© Leilani Wertens
I love this photo by the Chicago photographer Leilani Wertens, from her series, Forget Me Not. There's an interesting statement about the project on Leilani's website, and she had this to say about the image, above:
"People often ask me if the woman in the portrait is my grandmother or my mother. No, we're not related, but we do share the same dark, wavy hair and large brown eyes. This is her story, or what I've managed to piece together of it:
She lived for over forty years in a brick, 2-story townhouse in Hyde Park, an affluent neighborhood near the University of Chicago. Several of her neighbors that stopped by the estate sale mentioned a connection with Marshall Field's, once the city's premiere luxury department store. The stories differed, one said she was a worker there and loved going to a special employees-only merchandise boutique to stock up on the store's goods, another said she was just an avid shopper.
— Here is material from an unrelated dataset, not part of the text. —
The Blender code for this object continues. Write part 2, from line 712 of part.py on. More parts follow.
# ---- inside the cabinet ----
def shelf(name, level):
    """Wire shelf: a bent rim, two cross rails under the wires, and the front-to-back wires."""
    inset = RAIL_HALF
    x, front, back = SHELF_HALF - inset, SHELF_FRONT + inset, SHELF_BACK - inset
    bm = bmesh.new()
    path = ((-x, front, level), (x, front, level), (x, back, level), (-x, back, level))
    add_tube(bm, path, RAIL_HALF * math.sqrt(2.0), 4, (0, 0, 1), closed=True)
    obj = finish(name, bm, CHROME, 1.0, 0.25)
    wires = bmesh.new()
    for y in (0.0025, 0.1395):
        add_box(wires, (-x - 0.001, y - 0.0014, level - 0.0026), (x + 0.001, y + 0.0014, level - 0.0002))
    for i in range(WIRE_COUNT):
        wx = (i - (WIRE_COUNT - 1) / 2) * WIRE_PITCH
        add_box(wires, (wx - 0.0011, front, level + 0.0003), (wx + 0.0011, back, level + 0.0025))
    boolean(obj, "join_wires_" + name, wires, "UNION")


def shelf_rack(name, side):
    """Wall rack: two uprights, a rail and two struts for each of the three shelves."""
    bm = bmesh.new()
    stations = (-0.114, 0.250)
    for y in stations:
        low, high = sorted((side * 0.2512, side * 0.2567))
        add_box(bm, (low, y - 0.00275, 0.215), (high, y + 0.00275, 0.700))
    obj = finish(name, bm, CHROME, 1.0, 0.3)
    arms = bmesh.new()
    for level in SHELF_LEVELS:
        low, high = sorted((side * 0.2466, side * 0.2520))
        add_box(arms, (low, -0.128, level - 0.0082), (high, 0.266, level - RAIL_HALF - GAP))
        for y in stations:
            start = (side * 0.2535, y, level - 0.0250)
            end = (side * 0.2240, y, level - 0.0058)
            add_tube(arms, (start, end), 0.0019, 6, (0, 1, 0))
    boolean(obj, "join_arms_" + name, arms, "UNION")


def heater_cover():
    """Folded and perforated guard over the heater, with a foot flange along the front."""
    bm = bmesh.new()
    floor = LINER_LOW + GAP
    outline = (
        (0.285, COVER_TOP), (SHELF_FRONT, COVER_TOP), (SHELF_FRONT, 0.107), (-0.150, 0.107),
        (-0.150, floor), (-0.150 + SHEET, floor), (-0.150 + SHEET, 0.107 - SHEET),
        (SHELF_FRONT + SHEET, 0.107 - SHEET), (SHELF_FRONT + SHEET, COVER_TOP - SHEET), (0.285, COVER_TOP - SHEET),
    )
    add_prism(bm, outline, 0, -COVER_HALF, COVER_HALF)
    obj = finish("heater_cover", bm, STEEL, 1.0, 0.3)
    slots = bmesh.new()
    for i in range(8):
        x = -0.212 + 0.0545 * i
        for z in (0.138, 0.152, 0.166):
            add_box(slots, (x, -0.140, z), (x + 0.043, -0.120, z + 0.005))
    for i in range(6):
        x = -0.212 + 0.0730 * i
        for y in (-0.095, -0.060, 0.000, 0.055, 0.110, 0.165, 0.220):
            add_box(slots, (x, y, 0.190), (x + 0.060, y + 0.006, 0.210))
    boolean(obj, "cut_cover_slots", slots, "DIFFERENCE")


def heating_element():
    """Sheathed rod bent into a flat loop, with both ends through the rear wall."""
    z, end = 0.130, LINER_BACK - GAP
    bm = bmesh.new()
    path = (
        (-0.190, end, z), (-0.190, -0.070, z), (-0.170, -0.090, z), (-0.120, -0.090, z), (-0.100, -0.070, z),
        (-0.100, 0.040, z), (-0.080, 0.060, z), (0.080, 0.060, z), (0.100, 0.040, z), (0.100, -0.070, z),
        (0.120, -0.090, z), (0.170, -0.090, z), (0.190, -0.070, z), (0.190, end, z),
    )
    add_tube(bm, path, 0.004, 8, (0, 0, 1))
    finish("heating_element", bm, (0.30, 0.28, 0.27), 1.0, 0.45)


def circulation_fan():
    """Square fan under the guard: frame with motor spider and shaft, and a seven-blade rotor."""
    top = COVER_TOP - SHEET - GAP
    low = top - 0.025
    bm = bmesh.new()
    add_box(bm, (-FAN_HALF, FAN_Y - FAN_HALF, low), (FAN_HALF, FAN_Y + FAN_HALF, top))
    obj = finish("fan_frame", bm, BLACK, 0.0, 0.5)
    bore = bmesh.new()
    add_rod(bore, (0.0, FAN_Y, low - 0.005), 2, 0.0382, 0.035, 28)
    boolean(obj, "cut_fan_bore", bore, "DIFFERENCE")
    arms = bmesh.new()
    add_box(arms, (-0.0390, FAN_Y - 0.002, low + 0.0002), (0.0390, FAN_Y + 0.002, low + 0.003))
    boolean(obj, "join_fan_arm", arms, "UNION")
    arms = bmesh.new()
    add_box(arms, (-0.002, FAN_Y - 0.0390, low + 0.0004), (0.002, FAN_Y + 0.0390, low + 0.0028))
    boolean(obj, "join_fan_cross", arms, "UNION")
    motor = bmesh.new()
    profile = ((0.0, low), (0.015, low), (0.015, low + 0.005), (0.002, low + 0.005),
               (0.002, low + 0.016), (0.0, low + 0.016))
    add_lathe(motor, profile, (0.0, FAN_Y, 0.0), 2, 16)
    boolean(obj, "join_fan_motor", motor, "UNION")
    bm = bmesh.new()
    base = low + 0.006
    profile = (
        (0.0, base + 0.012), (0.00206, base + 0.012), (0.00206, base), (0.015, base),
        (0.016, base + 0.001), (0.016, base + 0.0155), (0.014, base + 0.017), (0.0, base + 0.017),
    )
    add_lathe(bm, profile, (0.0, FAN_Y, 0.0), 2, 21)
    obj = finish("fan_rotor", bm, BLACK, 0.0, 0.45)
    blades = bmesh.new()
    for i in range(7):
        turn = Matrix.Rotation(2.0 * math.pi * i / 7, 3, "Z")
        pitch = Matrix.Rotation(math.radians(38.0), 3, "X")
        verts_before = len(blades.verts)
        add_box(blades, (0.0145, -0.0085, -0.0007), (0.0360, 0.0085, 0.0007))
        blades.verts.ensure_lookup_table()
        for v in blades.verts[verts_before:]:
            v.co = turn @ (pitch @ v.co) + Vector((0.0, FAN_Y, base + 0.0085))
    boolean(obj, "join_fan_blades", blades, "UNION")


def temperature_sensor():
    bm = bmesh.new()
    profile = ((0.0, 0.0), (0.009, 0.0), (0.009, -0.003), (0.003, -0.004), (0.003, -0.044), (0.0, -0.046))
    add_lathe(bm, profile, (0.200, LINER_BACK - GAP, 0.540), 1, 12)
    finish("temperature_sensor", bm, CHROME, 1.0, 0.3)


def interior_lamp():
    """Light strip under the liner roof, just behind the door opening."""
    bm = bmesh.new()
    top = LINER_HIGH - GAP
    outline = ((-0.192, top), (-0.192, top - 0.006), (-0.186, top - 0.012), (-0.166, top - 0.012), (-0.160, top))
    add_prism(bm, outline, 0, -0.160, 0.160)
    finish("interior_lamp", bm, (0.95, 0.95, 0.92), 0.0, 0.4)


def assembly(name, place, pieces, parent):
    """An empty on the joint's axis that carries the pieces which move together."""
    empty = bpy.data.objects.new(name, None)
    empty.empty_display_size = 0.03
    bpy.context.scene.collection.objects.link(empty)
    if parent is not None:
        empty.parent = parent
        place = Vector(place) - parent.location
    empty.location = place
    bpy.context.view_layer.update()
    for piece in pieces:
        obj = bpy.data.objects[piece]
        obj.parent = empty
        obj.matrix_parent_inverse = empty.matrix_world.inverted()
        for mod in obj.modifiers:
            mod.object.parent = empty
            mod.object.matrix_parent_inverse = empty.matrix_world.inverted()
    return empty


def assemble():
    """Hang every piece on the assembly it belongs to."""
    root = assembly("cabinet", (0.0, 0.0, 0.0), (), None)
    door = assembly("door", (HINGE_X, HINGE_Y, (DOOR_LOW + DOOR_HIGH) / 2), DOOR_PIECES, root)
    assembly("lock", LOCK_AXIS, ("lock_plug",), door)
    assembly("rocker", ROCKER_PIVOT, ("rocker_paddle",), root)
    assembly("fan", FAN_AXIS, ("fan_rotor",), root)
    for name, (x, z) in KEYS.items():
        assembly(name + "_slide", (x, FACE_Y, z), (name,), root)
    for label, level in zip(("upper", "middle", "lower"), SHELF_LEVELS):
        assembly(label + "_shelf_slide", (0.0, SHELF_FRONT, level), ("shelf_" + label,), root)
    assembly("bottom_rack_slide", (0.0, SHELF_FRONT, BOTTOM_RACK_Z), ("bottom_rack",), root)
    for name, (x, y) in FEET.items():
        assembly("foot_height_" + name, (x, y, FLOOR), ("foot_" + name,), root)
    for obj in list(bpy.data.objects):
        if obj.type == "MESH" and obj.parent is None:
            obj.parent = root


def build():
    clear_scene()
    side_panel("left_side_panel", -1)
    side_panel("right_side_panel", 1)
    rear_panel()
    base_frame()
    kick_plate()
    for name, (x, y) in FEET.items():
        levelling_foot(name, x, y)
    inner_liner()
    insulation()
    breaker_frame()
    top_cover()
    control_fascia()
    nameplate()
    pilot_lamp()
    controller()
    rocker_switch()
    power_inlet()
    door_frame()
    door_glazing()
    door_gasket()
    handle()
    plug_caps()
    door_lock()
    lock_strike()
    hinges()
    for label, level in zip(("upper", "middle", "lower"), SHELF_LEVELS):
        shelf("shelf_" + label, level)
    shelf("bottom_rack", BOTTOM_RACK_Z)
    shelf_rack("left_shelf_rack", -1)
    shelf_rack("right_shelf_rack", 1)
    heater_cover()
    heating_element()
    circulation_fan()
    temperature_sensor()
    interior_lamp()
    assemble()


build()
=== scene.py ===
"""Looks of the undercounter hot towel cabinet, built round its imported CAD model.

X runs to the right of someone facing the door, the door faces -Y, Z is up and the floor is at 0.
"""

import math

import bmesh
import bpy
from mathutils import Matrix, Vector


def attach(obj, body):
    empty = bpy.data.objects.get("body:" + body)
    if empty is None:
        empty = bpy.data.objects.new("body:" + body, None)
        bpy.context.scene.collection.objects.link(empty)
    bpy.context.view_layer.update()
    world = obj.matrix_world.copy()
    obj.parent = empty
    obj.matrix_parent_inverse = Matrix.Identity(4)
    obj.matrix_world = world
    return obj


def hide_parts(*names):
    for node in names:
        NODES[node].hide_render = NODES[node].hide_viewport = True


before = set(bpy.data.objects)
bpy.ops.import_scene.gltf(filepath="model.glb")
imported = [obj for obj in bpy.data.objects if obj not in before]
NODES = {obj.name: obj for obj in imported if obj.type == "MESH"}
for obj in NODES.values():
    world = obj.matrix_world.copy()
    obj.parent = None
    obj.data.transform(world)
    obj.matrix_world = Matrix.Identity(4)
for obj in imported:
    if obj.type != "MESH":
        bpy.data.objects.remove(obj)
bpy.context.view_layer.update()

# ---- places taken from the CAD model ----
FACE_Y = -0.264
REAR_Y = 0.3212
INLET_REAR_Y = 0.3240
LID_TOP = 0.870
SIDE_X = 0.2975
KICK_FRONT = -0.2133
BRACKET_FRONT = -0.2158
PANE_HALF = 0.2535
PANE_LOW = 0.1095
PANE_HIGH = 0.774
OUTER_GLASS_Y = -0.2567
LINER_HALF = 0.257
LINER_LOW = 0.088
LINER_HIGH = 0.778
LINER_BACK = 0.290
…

Either way, she was definitely a hoarder - three closets of the house were crammed full of dresses, a majority with the tags still attached. The clothes spanned several decades, from the 1940's to the 1970's and ranged from silky cocktail dresses to sturdy cotton house dresses. She had multiples of everything - five of the same dress, backup pairs of her favorite style of shoes still wrapped in tissue paper in their original boxes. The basement held shelves of obscure kitchen implements and the kind of gadgets you'd see advertised in the back of a catalogue. Despite the eccentricities, her habits were not all that different from others of the same generation that had struggled through the Great Depression.
A shopper at the sale had dug the framed glamour shot out of a dusty box in the basement; she agreed to let me borrow it before making her purchase. I hung it among a row of empty picture hooks in what once was the master bedroom, where she seemed to belong."